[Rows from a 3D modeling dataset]

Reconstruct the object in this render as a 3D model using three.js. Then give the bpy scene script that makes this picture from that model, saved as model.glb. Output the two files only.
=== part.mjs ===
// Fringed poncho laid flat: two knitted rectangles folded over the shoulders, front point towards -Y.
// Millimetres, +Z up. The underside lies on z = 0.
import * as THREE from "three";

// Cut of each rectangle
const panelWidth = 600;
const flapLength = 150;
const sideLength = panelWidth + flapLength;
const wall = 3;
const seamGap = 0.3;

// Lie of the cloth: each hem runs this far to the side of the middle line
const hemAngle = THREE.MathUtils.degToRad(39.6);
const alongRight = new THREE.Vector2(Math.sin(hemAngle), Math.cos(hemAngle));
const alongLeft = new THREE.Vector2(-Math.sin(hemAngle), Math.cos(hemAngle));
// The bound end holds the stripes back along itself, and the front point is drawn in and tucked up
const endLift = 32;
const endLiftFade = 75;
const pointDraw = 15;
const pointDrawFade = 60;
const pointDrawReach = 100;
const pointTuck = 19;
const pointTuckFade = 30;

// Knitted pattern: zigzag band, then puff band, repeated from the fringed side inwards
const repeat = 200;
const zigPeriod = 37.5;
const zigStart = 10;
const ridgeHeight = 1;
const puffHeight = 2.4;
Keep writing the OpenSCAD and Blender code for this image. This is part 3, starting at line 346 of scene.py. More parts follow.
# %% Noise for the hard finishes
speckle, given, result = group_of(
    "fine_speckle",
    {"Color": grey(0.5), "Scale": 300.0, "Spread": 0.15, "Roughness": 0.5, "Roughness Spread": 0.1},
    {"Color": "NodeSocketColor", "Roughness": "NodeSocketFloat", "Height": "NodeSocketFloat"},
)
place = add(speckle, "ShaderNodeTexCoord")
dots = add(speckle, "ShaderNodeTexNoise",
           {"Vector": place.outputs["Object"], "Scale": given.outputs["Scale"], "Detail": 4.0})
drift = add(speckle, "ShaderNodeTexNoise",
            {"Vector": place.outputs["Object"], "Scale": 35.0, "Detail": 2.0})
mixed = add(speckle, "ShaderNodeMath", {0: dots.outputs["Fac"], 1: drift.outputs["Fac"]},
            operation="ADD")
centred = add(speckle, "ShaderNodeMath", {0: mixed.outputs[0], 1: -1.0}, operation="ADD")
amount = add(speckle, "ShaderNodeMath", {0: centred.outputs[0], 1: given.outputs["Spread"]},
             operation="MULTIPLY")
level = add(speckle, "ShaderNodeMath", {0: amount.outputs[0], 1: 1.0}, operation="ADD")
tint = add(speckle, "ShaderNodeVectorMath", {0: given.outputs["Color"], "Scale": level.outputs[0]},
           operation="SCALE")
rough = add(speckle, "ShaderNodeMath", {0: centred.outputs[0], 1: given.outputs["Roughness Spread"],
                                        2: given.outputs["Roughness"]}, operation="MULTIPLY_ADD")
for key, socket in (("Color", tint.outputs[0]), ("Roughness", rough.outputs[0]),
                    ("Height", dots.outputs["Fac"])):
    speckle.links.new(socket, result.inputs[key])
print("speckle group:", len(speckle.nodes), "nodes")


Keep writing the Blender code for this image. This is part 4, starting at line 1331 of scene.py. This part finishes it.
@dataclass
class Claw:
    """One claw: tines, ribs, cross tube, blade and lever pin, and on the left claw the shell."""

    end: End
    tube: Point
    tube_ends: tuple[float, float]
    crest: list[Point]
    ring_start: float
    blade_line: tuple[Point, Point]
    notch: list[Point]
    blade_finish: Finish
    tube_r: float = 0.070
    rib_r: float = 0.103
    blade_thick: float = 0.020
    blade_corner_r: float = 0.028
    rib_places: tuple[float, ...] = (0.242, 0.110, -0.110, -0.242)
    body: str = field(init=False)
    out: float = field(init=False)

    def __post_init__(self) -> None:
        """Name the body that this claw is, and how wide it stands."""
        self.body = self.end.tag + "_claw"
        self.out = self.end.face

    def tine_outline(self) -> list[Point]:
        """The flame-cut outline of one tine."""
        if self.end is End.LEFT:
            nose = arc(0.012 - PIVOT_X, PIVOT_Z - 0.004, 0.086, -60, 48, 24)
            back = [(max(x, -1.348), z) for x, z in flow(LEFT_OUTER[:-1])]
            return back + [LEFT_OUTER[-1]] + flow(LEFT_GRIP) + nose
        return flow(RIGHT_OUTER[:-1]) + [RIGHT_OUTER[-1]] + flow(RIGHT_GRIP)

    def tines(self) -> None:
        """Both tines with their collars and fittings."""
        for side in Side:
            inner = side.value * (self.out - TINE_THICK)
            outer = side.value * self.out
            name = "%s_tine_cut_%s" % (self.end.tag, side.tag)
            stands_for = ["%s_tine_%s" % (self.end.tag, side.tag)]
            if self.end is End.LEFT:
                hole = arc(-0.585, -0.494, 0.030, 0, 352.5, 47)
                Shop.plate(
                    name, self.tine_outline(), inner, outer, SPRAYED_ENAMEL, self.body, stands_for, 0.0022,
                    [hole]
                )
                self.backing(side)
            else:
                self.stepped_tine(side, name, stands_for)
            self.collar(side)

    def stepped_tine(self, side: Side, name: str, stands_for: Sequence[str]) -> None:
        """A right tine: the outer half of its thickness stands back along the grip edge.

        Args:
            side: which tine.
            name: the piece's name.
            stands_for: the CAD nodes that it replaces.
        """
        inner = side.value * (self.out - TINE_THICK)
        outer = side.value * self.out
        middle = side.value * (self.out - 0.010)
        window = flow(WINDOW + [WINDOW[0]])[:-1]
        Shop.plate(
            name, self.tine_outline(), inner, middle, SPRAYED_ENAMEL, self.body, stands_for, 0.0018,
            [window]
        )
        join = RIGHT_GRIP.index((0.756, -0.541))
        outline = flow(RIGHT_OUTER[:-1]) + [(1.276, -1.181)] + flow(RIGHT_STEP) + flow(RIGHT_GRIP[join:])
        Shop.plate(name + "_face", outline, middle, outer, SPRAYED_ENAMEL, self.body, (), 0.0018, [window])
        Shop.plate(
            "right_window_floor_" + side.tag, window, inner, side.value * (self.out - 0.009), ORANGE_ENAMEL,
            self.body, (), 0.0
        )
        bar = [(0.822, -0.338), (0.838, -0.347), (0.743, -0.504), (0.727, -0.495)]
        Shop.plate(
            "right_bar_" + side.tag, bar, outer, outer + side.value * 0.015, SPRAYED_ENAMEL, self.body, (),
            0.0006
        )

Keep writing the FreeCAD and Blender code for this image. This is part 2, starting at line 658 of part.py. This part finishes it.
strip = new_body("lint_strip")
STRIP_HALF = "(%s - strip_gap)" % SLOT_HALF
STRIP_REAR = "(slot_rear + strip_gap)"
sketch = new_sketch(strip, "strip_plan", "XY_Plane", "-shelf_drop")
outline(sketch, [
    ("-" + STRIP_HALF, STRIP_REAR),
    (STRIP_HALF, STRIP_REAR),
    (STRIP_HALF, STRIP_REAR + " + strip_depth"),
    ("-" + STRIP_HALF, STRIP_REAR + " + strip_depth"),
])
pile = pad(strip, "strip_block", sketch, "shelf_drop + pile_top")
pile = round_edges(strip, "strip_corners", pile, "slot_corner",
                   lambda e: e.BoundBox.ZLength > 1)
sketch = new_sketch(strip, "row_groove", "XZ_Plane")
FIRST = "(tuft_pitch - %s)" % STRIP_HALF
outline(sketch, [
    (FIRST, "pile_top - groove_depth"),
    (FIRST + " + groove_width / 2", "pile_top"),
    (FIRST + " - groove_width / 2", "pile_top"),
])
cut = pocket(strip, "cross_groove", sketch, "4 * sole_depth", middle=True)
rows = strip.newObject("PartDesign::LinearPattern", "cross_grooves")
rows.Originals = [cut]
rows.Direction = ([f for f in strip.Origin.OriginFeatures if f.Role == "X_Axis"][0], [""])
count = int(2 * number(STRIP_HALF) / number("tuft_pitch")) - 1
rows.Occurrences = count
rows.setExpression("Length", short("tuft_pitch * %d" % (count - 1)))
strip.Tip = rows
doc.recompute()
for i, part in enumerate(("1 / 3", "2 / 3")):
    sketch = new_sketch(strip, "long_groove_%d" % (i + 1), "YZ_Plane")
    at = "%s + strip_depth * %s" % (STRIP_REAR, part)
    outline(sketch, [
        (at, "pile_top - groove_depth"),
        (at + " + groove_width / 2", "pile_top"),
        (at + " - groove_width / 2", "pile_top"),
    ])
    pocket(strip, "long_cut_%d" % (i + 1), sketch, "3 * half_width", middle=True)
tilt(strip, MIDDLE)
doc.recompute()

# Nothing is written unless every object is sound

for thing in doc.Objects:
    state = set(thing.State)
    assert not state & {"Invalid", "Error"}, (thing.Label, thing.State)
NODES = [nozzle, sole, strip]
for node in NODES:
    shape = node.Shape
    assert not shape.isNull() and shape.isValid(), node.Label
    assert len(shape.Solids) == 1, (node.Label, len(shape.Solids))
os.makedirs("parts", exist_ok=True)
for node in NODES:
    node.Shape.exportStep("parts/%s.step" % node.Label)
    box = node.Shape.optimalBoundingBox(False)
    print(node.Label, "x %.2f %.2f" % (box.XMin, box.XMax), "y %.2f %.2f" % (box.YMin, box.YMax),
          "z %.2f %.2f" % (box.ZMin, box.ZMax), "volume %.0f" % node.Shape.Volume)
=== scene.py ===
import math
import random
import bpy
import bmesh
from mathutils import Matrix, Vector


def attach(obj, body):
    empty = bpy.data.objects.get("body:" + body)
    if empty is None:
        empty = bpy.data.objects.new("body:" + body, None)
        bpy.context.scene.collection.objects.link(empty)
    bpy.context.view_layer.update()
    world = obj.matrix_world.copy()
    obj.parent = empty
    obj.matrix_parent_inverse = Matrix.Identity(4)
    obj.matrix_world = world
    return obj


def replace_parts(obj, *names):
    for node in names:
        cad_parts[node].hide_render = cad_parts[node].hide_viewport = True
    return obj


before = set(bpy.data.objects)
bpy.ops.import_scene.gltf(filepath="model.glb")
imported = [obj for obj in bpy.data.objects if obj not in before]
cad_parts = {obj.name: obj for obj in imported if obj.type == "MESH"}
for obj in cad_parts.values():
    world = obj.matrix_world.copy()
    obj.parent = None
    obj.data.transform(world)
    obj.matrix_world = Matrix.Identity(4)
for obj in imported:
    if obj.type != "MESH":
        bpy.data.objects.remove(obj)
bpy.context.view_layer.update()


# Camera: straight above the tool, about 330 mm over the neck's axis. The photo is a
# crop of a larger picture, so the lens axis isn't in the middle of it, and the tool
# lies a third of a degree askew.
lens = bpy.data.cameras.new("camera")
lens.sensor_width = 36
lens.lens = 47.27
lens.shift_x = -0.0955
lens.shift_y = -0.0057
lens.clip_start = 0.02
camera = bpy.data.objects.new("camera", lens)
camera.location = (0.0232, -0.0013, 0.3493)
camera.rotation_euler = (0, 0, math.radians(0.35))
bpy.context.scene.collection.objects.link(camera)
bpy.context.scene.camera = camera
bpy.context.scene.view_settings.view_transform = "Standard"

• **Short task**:
Nothing outside the span should appear: copy exactly from the line with "if empty is" through the line with "bpy.data.objects.remove(obj)".

• **Output**:
    if empty is None:
        empty = bpy.data.objects.new("body:" + body, None)
        bpy.context.scene.collection.objects.link(empty)
    bpy.context.view_layer.update()
    world = obj.matrix_world.copy()
    obj.parent = empty
    obj.matrix_parent_inverse = Matrix.Identity(4)
    obj.matrix_world = world
    return obj


def replace_parts(obj, *names):
    for node in names:
        cad_parts[node].hide_render = cad_parts[node].hide_viewport = True
    return obj


before = set(bpy.data.objects)
bpy.ops.import_scene.gltf(filepath="model.glb")
imported = [obj for obj in bpy.data.objects if obj not in before]
cad_parts = {obj.name: obj for obj in imported if obj.type == "MESH"}
for obj in cad_parts.values():
    world = obj.matrix_world.copy()
    obj.parent = None
    obj.data.transform(world)
    obj.matrix_world = Matrix.Identity(4)
for obj in imported:
    if obj.type != "MESH":
        bpy.data.objects.remove(obj)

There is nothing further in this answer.